The candidates take the Illinois state approved Bilingual and ESL endorsements sequence of courses as an integrated part of the program. The endorsement prepares future teachers for effectively teaching English Learners in elementary classrooms. Future teachers learn first and second language development theories, how these inform teaching practice, best practices in teaching and assessing English learners, approaches to working with multilingual (e.g., immigrant, refugee) families.   
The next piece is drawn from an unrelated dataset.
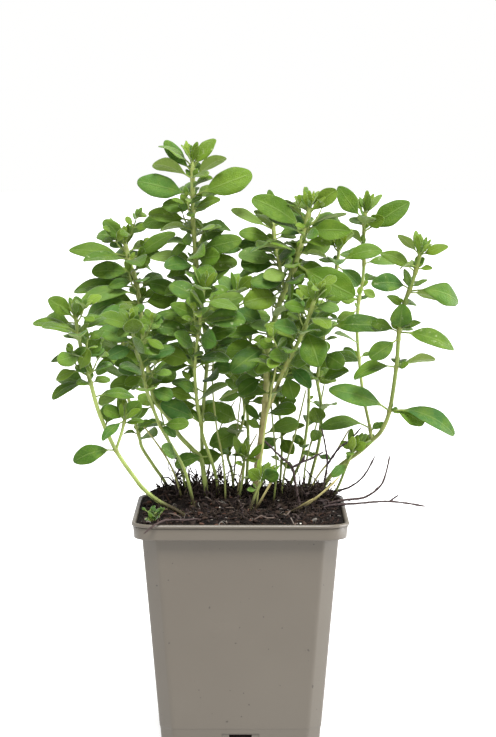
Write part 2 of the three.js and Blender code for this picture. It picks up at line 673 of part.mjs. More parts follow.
function buildPot() {
  const ledge = POT_HEIGHT - RIM_BAND;
  const shell = solid(
    loft([
      bodyRing(0, FOOT_INSET),
      bodyRing(FOOT_HEIGHT, FOOT_INSET),
      bodyRing(FOOT_HEIGHT + FOOT_INSET, 0),
      bodyRing(ledge, 0),
      rimRing(ledge, RIM_LIP_PROUD + RIM_TAPER),
      rimRing(POT_HEIGHT - RIM_LIP, RIM_LIP_PROUD),
      rimRing(POT_HEIGHT - RIM_LIP, 0),
      rimRing(POT_HEIGHT, 0),
      rimRing(POT_HEIGHT, RIM_WALL),
      rimRing(ledge + WALL, RIM_WALL),
      bodyRing(ledge + WALL, WALL),
      bodyRing(FLOOR, WALL + FOOT_INSET),
    ]),
  );
  const cutters = [
    ...footCutters(SLOT_WIDTH + 2 * RECESS_BESIDE, RECESS_FACE, SLOT_HEIGHT + RECESS_ABOVE),
    ...footCutters(SLOT_WIDTH, SLOT_END, SLOT_HEIGHT),
  ];
  return cutters.reduce((pot, cutter) => pot.subtract(cutter), shell);
}

// ---- soil ----

// Height of the soil's surface: level in front, mounded behind, with lumps.
function soilHeight(x, y) {
  const back = THREE.MathUtils.smoothstep(y, -12, 40);
  const edge = 1 - THREE.MathUtils.smoothstep(Math.max(Math.abs(x), Math.abs(y)), 44, 54);
  const lumps = 0.8 * Math.sin(0.33 * x + 1.3) * Math.cos(0.29 * y) + 0.5 * Math.sin(0.61 * y + 0.4 * x);
  return SOIL_LEVEL + SOIL_MOUND * back * edge + lumps * (0.35 + 0.65 * edge);
}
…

Future teachers learn how to integrate technology into their classroom instruction. 

Field Experiences

Future teachers apply these skills as they tutor elementary/middle school students in afterschool programs, assisting in homework completion, reinforcing skills, and/or providing enrichment activities. They also aid in elementary classrooms, assisting the classroom teacher and working with individual or small groups of children. Candidates teach at least 30 lessons in mathematics, science, reading, language arts and social studies during a twelve-week (half days) field experience in the first semester of the senior year.

Student Teaching

Elementary Education Multilingual Option candidates complete a sixteen-week student teaching experience. Student teaching can be completed in the following regions:

  • REGION A Chicago Suburbs (North, West and South)
  • REGION B Chicago Public Schools (City of Chicago)
  • REGION C Quad Cities (including Bettendorf/Davenport IA)
  • REGION D Western/Central Illinois (Quincy, Peoria, Beardstown, Monmouth, Macomb)
Degree Requirements
Freshman Admission Standards for High School Students

Test Optional
Students with a high school diploma and a 3.3 or higher high school grade point average (on a 4.0 scale) will be automatically admitted to WIU. Western is one of just two public institutions in the state that are test-optional in regard to college admissions. Students must have a high school diploma and meet the requirements below.

GPA Only
Students with a 3.3 high school grade point average, on a 4.0 scale, will be admitted.
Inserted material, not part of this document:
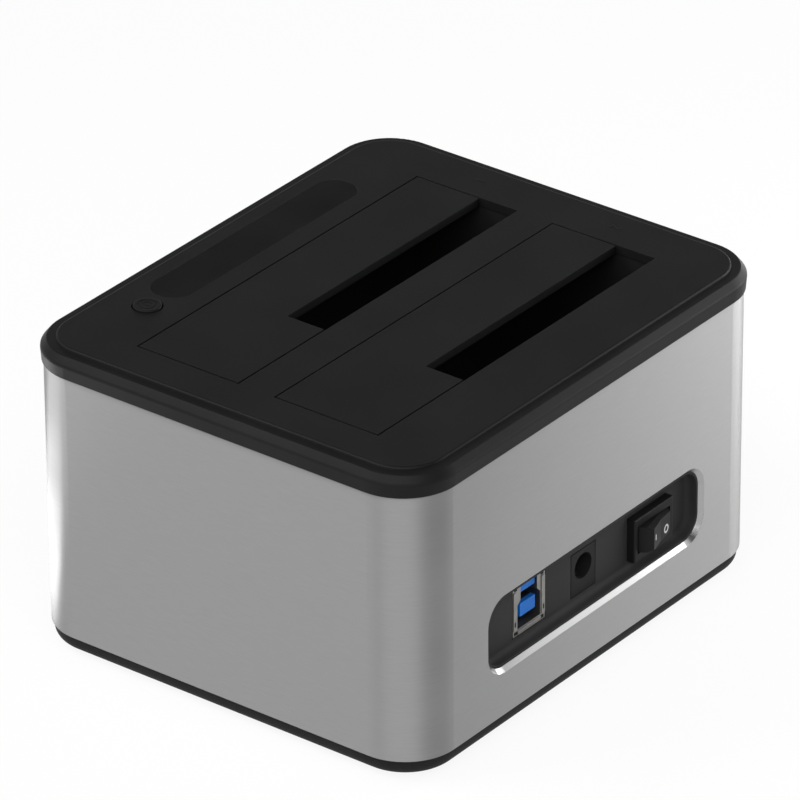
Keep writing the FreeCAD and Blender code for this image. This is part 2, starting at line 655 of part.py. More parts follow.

Students between a 3.29 and a 2.0 high school grade point average will need to submit SAT/ACT scores.

Top 10% of Class Admission
Students in the top 10% of their high school class will be automatically admitted to WIU.

Program Requirements

  1. Coursework: Majors complete a minimum of 125 semester hours.
    • Macomb Four Year Sequence of Courses EL ED Multilingual Option
    • Quad Cities Sequence of Courses
  2. Required Assessments
  3. Grade Point Requirements
    • Elementary Education: cumulative and major GPA of 2.75 is needed for admittance and continuation in the Teacher Education Program.
  4. Criminal Background Check
    Prior to any field work in schools/agencies, the National Sex Offender, the Illinois Methamphetamine Manufacturer, and the Illinois State Police Child Murderer and Violent Offender Against Youth registries will be checked by the candidates education advisor. *In addition, candidates may also need to supply a Fingerprint criminal background investigation report to each individual school district prior to any field work. Candidates may be prohibited from completing field work if a registry check or background investigations disclose arrests and/or convictions deemed problematic. Information may be obtained in Horrabin Hall 40; questions may be directed to the Licensure Officer; 309-298-2117. (NOTE: Federal Law requires candidates to submit a fingerprint background investigation report to school districts prior to student teaching.)
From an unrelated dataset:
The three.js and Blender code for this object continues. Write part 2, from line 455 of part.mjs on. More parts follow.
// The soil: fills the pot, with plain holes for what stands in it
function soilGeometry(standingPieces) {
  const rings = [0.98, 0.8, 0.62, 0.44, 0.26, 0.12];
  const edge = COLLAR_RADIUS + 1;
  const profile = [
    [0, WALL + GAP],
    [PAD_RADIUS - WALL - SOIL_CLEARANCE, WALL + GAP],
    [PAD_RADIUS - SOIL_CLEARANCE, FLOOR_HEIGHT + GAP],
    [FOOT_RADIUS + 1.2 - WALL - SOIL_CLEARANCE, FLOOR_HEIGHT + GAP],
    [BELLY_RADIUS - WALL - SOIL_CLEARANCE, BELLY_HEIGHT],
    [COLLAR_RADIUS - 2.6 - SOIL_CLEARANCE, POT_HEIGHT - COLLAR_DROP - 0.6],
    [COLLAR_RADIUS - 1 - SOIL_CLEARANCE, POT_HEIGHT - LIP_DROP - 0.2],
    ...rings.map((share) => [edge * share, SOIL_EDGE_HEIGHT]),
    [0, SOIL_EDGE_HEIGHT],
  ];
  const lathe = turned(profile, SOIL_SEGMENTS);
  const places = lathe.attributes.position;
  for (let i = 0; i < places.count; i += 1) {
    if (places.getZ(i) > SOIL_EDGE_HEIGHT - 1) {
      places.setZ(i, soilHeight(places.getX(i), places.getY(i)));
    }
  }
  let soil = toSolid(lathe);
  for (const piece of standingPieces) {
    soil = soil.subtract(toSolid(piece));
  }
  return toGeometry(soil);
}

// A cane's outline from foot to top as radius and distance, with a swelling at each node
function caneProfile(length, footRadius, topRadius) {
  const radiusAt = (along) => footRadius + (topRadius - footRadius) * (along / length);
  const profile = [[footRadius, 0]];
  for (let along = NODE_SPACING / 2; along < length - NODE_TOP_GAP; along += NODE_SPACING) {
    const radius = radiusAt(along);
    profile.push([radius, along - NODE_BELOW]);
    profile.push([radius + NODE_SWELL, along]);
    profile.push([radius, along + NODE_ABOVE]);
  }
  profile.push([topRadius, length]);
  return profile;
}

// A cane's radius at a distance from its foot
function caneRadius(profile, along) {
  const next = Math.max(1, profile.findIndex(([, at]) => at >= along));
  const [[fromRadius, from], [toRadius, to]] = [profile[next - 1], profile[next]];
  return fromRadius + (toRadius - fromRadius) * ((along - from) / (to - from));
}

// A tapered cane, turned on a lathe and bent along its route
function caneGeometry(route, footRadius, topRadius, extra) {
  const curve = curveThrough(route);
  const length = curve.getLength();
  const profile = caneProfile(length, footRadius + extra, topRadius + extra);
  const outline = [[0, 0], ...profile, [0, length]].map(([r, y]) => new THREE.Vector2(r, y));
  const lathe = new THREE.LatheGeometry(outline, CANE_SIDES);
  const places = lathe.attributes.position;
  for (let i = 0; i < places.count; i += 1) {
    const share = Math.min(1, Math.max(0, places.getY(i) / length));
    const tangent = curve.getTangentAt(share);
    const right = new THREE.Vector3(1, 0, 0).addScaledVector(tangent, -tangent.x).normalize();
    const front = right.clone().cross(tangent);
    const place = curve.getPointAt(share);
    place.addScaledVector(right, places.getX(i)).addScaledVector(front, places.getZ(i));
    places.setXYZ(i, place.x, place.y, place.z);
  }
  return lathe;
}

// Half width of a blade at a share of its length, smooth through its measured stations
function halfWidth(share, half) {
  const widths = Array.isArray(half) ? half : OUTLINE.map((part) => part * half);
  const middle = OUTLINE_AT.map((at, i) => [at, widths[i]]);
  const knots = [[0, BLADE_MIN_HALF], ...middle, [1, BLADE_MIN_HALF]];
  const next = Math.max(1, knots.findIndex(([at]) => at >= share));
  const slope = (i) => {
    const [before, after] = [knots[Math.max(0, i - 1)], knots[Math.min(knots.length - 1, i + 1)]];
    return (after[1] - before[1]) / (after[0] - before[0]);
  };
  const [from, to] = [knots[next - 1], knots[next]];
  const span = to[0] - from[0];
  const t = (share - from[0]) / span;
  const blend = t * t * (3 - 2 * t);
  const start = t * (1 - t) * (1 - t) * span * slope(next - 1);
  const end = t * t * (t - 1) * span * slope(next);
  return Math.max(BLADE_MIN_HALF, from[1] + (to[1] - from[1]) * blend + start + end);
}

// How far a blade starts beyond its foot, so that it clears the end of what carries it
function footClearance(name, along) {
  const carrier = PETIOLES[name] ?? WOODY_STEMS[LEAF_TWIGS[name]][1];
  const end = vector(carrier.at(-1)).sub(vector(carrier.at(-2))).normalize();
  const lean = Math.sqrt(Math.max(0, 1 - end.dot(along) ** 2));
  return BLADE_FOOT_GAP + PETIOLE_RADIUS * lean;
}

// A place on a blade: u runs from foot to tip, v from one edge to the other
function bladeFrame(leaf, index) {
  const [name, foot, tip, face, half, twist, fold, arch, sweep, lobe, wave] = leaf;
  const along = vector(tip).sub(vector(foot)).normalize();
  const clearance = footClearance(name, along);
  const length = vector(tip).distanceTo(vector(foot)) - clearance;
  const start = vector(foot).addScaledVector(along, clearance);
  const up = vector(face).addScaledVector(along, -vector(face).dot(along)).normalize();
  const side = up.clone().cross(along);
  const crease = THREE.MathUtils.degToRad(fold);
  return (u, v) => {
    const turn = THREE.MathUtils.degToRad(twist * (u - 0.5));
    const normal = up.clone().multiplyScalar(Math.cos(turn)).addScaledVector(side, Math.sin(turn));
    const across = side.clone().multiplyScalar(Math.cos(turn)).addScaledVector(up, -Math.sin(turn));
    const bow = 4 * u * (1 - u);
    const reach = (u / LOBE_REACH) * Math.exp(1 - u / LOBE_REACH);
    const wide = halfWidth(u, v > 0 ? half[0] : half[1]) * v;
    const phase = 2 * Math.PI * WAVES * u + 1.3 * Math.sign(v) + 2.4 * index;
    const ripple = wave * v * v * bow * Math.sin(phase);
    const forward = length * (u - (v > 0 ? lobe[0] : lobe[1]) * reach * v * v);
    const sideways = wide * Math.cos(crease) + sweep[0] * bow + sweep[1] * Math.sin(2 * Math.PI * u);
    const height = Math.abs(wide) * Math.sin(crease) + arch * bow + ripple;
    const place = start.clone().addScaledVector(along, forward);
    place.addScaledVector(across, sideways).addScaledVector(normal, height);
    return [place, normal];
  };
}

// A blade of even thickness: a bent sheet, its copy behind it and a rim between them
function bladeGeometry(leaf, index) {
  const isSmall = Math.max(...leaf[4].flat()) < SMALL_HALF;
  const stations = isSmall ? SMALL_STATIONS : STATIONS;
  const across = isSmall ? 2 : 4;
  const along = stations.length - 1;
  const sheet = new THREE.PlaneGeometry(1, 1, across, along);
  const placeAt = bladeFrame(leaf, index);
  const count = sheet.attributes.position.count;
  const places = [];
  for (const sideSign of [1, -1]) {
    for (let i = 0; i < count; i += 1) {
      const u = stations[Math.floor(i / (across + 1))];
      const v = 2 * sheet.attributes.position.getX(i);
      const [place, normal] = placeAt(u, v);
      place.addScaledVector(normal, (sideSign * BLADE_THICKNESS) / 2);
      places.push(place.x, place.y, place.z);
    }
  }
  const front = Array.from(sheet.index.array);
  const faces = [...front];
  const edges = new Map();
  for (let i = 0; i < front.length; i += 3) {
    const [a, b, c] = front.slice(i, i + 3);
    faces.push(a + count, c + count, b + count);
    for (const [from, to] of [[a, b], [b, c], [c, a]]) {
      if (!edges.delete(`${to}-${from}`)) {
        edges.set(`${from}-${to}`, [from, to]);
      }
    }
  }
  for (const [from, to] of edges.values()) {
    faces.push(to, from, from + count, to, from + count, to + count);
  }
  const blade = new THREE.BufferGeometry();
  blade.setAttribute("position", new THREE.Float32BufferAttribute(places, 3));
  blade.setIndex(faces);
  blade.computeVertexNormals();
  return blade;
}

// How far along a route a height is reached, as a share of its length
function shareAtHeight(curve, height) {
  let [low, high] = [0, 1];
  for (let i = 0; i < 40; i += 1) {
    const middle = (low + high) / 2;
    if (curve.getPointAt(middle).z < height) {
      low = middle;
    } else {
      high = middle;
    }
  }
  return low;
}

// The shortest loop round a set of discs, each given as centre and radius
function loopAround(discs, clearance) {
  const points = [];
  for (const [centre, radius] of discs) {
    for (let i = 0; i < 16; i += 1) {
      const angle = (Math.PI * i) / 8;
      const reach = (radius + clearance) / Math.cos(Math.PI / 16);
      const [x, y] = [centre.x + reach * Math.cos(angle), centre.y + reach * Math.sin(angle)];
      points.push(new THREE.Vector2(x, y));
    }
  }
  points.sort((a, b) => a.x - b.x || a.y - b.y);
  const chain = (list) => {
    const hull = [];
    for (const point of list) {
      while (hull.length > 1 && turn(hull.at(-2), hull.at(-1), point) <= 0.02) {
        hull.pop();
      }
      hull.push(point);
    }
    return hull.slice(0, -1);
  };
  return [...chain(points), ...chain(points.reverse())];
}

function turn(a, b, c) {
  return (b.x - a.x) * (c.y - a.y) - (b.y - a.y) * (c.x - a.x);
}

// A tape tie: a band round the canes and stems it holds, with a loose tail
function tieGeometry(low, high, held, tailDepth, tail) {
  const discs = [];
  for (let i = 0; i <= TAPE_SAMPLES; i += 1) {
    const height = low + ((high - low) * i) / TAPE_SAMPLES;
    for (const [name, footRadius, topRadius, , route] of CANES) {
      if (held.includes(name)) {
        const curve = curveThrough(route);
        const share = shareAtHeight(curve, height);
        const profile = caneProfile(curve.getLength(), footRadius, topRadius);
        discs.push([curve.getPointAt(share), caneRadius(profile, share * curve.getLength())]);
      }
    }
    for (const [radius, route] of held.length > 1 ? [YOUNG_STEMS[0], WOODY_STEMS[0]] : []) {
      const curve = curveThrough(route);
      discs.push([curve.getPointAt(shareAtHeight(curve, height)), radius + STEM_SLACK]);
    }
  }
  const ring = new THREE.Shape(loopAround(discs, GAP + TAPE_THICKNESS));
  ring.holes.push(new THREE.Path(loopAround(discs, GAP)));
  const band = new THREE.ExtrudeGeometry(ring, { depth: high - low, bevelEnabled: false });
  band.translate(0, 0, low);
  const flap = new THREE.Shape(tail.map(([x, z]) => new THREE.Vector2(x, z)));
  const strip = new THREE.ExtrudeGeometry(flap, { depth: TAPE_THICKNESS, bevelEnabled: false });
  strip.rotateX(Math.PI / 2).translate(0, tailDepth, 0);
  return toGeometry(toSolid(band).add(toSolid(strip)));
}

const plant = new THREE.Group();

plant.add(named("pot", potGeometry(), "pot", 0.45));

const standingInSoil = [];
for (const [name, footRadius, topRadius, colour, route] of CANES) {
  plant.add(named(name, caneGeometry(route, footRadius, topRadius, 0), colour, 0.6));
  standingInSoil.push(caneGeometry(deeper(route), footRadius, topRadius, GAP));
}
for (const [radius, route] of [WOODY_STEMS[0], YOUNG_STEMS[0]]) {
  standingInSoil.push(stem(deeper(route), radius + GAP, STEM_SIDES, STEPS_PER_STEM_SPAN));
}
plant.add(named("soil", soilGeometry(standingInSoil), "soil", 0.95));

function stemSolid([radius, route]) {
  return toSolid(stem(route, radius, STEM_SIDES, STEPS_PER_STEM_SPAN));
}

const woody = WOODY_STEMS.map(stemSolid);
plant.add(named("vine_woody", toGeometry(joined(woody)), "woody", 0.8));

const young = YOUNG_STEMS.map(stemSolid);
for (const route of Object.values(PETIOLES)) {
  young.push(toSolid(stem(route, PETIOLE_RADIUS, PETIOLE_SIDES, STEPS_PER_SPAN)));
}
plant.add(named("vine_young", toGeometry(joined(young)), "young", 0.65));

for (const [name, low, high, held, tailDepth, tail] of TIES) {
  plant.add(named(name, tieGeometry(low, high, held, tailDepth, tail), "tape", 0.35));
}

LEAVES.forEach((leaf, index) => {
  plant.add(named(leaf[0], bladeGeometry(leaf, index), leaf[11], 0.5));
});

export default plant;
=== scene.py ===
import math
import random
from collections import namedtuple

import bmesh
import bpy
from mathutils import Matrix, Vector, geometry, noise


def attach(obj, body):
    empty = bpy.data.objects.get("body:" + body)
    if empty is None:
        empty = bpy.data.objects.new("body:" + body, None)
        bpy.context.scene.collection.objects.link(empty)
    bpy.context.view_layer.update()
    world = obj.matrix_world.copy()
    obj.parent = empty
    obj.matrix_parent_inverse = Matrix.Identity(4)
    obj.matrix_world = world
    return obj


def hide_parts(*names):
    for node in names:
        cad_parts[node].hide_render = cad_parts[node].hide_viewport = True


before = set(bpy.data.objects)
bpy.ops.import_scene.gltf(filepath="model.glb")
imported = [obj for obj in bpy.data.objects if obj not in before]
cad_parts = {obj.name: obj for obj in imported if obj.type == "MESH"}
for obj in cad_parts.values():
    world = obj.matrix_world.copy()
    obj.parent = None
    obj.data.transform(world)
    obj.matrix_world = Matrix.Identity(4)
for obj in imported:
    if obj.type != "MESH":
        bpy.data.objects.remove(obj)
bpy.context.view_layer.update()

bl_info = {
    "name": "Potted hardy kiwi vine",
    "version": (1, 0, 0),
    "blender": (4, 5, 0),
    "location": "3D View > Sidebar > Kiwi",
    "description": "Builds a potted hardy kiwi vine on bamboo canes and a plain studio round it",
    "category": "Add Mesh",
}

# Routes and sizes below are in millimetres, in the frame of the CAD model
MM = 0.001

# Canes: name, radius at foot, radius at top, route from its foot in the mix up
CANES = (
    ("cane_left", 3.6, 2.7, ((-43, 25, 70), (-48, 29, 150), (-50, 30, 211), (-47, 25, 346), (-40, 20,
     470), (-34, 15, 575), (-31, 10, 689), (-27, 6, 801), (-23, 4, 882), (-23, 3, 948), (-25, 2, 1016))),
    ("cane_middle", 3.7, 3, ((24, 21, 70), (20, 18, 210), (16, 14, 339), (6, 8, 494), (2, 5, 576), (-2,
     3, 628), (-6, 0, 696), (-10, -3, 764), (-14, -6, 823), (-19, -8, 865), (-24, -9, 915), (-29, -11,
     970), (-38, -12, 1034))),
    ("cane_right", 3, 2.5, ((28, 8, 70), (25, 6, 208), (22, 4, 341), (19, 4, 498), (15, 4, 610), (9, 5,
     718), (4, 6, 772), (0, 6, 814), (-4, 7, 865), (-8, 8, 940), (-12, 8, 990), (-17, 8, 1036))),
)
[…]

Assessment of Professional Dispositions

Disposition 1 - Collaboration: Collaboration is valued in education. Effective collaboration means working with other members of a group (students, parents, or peers) exchanging ideas, sharing experiences and learning processes, and building communities. Group members work together toward common goals. Collaboration is valued inside and outside the classroom as a way to create strong communities.
Disposition 2 - Commitment to Learning: Active learning and professional development create exemplary educators. Valuing research, learning in all areas of instruction, problem solving, self-reflection and personal growth creates exemplary students and educators. Through participating in professional development, learning of best practices, and actively engaging in new ideas and knowledge building, individuals show a commitment to learning in and beyond the classroom.
Disposition 3 - Valuing Diversity and Equity: Valuing the diversity and uniqueness of all groups and using responsive non-discriminatory practices are essential in education. Individuals implement a variety of practices and strategies that meet the needs of all learners in and outside the classroom. They develop knowledge about ways in which groups and individuals are culturally, historically, economically, and socially shaped. They provide examples of the belief that all students can learn. They show respect in both words and actions for diverse groups, including students, peers, instructors, or advisors.
Disposition 4 - Responsibility and Respect: Responsibility and respect are vital for learners and educators. Responsible individuals are prepared, act independently, demonstrate accountability, reliability, and sound judgment. Respectful individuals are empathetic, respect others’ views, and demonstrates integrity.  They prioritize health and safety to minimize absences and illness. They accurately report information and take initiative in learning, professional, and personal environments (i.e. online presence). They are engaged, on-task, and responsible in all educational and professional environments. They make ethical decisions, are reflective in all learning experiences and situations, and are responsible for their behaviors and choices. They demonstrate respect for others, including peers, students, instructors, parents, and supervisors.

  • Provides supervised practicums and student teaching experiences where students gain expertise working in a variety of elementary classrooms.
  • Develops expertise in addressing the learning needs of ALL students.
  • Provides opportunities to participate in service activities, field trips, and career-related outings.
  • Provides professional development activities geared toward working in the ESL field.
  • Includes a minor in TESOL (Teaching English to Speakers of Other Languages) which enhances career opportunities in adult education and teaching English abroad.